After the court hears the awfulness of Fuhrman's tapes, Clark tells Darden she just realized his initials are MF, but he's too down in the dumps to laugh. He feels like it's all over. Clark hopes that Ito won't let the jury hear the tapes, but Darden's not convinced. She apologizes for not listening to him about not using Fuhrman, and he does as well about his use of the gloves. "Guess we shoulda listened to each other," she says as they hold hands. Man I wish these two would go at it already. The chemistry is off the charts!
Ito is going to allow two sentences from thirteen hours and Cochran is going to lose it. Shapiro tries to tell him that they have enough, but Cochran says he doesn't understand what this is like.

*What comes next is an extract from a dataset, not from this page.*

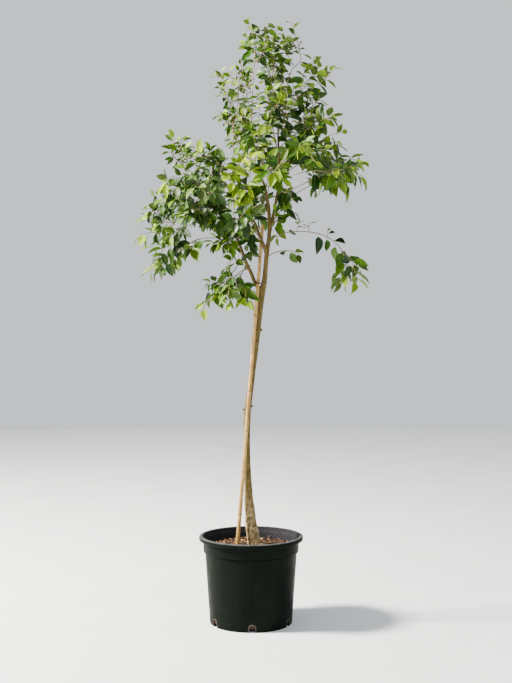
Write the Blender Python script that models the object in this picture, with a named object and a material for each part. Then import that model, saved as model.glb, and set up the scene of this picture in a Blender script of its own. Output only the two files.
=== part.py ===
# Young banyan tree in a nursery pot.
#
# The frame: metres, +Z up, origin in the middle of the underside of the pot, which stands on z = 0.
# The front, where the cane crosses the trunk, looks towards -Y.
#
# The tree is one trunk with its limbs, and on them leafy stems, each a twig with its own leaves.
# Every stem follows a route of its own, and its leaves are set along it by one rule: they leave the
# twig in a spiral, stand off it, and hang more the longer they are. A leaf that would touch a
# neighbour or hide the forks is turned until it is clear, and is left out if it never is.

import math
import random

import bmesh
import bpy
import numpy as np
from mathutils import Vector
from mathutils.bvhtree import BVHTree

CM = 0.01
MM = 0.001
CLEARANCE = 0.3 * MM            # between pieces that touch
SHARP_ANGLE = math.radians(35)

# Driving dimensions of the pot
POT_HEIGHT = 0.332
RIM_RADIUS = 0.200
RIM_INNER_RADIUS = 0.184
RIM_DROP = 0.017                # height of the rolled rim
RIM_ROUND = 0.004               # its edges are taken off by this much
COLLAR_RADIUS = 0.183
COLLAR_FOOT = 0.269             # height at which the collar steps in to the body
COLLAR_STEP = 0.004             # height of that step, outside and inside
COLLAR_STEP_INSIDE = 0.005
COLLAR_FLARE = 0.001
BODY_TOP_RADIUS = 0.1765
BASE_RADIUS = 0.158
WALL = 0.003
FOOT_RING = 0.007               # width of the flat ring that the pot stands on
FOOT_SLOPE = 0.002
FLOOR_UNDERSIDE = 0.009         # the floor is raised inside the foot
DRAIN_COUNT = 6
DRAIN_WIDTH = 0.024
DRAIN_HEIGHT = 0.029
DRAIN_TURN = math.radians(2.0)
DRAIN_BAR = (-0.014, 0.012)     # how far the bar that cuts a drain reaches in and out of the foot
DRAIN_BAR_LOW = -0.002
POT_SIDES = 24

# Soil
SOIL_EDGE = 0.284
SOIL_CROWN = 0.295
SOIL_RINGS = 4
SOIL_ROUGHNESS = 3.0 * MM
SOIL_STEP_OUT = 4.0 * MM        # how much wider the mix is inside the collar
SOIL_STEP_RISE = 0.5 * MM
FOOT_HEIGHT = 0.205             # where the buried foot of the trunk ends
FOOT_FACE = 2.0 * MM            # the points that make up its end face lie within this height
CANE_FOOT = 0.045               # where the buried end of the cane stands

# Bamboo cane
CANE_RADIUS = 7.7 * MM
CANE_BOTTOM = Vector((-0.0756, -0.0322, 0.0))
CANE_TOP = Vector((0.0445, 0.0020, 1.525))
CANE_FIRST_NODE = 0.250         # height of the lowest ring
CANE_NODE_STEP = 0.167          # between the lowest two rings, and shorter by a little at each ring
CANE_NODE_SHRINK = 0.968
CANE_TOP_BARE = 0.03            # no ring this close to the top
CANE_NODE_SWELL = 1.3 * MM
CANE_NODE_HALF = 4.0 * MM       # half the height of a ring
CANE_TOP_SHARE = 0.80           # radius at the cut top over that at ground level
CANE_SIDES = 7

# Tie round the cane and the trunk
TIE_HEIGHT = 1.301
TIE_WIDTH = 4.0 * MM
TIE_THICKNESS = 1.4 * MM
TIE_SLACK = 0.50 * MM           # because both rods lean across the level band
TIE_STEPS = 6                   # corners round each of the two rods

# The eye that the routes of the leafy stems are seen from
EYE = Vector((0.019, -3.93, 1.077))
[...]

Cochran tells his wife he feels like a failure because he wanted to make sure the jury heard more than those 2 lines. She tells him that that doesn't matter, he's gotten the whole world to hear it and she's proud of him.
Fuhrman is called to the stand with hundreds of glaring eyeballs on him. Bailey remarks,"It's hard to be hated by both sides. It's takes a certain...character." Cochran asks Fuhrman if he told the truth regarding this case and he asserts his fifth amendment privilege. On and on he asserts the fifth. Clark says, alright now, can we just move on from this game? Cochran wants to ask him one more though: Has he planted any evidence in this case? And he asserts his fifth amendment privilege. Oy. Perfect. For O.J. that is. Clark looks at Goldman and they are devastated.
O.J. is thrilled as he changes in the jail visiting room. He's happy and chuckling at how brilliant it all was while Kardashian looks sick to his stomach.
Clark gets a ruling on her divorce, and is relieved to see she got primary custody of her kids. Her assistant says "So you got everything?"